In the 1850s the area contained only the railway lines; the hamlet (farm) of Dairy Coates, located within the triangle of land formed by the junctions of the railway lines; a brick and tile works to the east; and further east, the houses Dairy Coates Grange, and Dairy Coates Lodge; the land was in agricultural use, and the only roads the east west Hessle and North Ferriby Turnpike (later "Hessle Road"), and Chalk Lane, running north off it. The area was adjacent to the Humber estuary bank, and the Hull railway ran alongside the bank. Much of the area was within the (detached) parish of North Ferriby.

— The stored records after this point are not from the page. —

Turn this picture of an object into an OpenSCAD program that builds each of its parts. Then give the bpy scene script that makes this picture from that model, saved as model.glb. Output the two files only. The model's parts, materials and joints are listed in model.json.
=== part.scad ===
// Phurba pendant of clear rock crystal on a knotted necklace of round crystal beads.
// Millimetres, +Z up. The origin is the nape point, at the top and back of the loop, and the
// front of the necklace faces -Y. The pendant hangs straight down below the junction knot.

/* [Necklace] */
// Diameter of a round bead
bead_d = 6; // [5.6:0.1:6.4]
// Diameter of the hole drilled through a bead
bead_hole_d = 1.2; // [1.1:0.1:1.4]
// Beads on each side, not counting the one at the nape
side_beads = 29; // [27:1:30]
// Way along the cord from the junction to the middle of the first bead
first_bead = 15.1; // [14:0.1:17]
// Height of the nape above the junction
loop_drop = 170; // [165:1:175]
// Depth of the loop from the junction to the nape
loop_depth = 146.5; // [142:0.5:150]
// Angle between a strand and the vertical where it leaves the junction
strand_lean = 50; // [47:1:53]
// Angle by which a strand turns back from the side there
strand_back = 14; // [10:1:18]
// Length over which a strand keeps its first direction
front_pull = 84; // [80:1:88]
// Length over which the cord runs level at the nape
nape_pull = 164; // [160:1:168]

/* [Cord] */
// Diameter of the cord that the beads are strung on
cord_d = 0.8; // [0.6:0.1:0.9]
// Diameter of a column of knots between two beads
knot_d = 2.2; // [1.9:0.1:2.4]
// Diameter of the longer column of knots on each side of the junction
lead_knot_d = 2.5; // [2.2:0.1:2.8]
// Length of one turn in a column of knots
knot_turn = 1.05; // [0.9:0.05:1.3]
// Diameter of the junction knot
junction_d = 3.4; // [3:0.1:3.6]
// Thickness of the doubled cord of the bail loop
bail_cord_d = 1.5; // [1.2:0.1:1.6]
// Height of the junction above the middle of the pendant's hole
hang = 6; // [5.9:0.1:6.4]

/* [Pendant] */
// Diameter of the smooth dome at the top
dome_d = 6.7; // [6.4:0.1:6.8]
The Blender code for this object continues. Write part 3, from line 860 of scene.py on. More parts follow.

Sheahan recorded a residence Dairycoates Villa, on the Humber bank within the boundaries of Hull, and beyond it Dairycoates Lodge. Dairycoates Inn was built in 1874. A wagon works, Newington Wagon Works (later Hull Cart, Wagon & Iron Company) was established in 1879, east of the Bridlington railway line and south of Hessle Road.
To the south of the railway line St. Andrew's Dock was opened in 1883 (expanded 1890s), on land reclaimed from the Humber. The Hull and Barnsley Railway opened in 1885, with branch line passing through the area to a freight terminus, Neptune Street goods station. By the 1890s Dairycoates Grange and Lodge had been demolished, replaced by the expansion of the railway lines. By the same period the westwards urban growth of Hull along Hessle Road had reached the area. By the first decade of the 20th century the urban extent of Hull had become continuous westwards as far as Dairycoates, with the Hull and Bridlington Branch Line coincident with the western boundary of urban growth. The industrial development and housing later known as Gipsyville, west of Dairycoates had begun by this period. The general pattern of development remained constant through much of the 20th century, whilst Hull grew westwards into Gipsyville and towards Hessle and Anlaby.
A church, St Mary and St Peter was established on Hessle Road in 1902, north of the wagon works; in 1906 it became a chapelry of the parish of Newington (deconsecreated and demolished, 1962). In 1912 the Eureka cinema opened on Hessle Road (closed 1959). (see also Closed cinemas in Kingston upon Hull).
The Dairycoates engine shed was expanded by the addition of a third shed in 1915/16. A mechanical coaling plant was also added in the same period. At the 1923 Grouping the overall facility contained 6 roundhouses, and a straight shed, with a capacity of 150 engines.
In 1962 the level crossing (Hessle Road (Dairycoates) level crossing) at the eastern edge of the area was replaced with a road flyover (the "Hessle Road flyover" or "Dairycoates flyover") at a cost of over £800,000 to reduce road congestion. Nearly £500,000 was contributed by the government, and nearly £140,000 by the BTC.
The Dairycoates engine shed closed in 1970. Tilcon built a rail connected asphalt concrete plant in the 1970s. As of 2013 the plant is operated by Lafarge Tarmac (2013), with the rail connection operated by DB Schenker Rail (UK). Supplied (2009) with stone from Rylstone. The Neptune Street goods branch of the former Hull and Barnsley line also had been closed and removed by the 1970s.
By the 1990s the former railway and engine shed land had been redeveloped as an industrial estate. Birds Eye opened a pea processing facility on the estate in 2007.
A Lidl supermarket was built in the 2000s over a site including the demolished former Eureka picture palace.
In 2016 Lidl announced it intended to close its supermarket and build a larger one across from the previous site nearer to Brighton Street.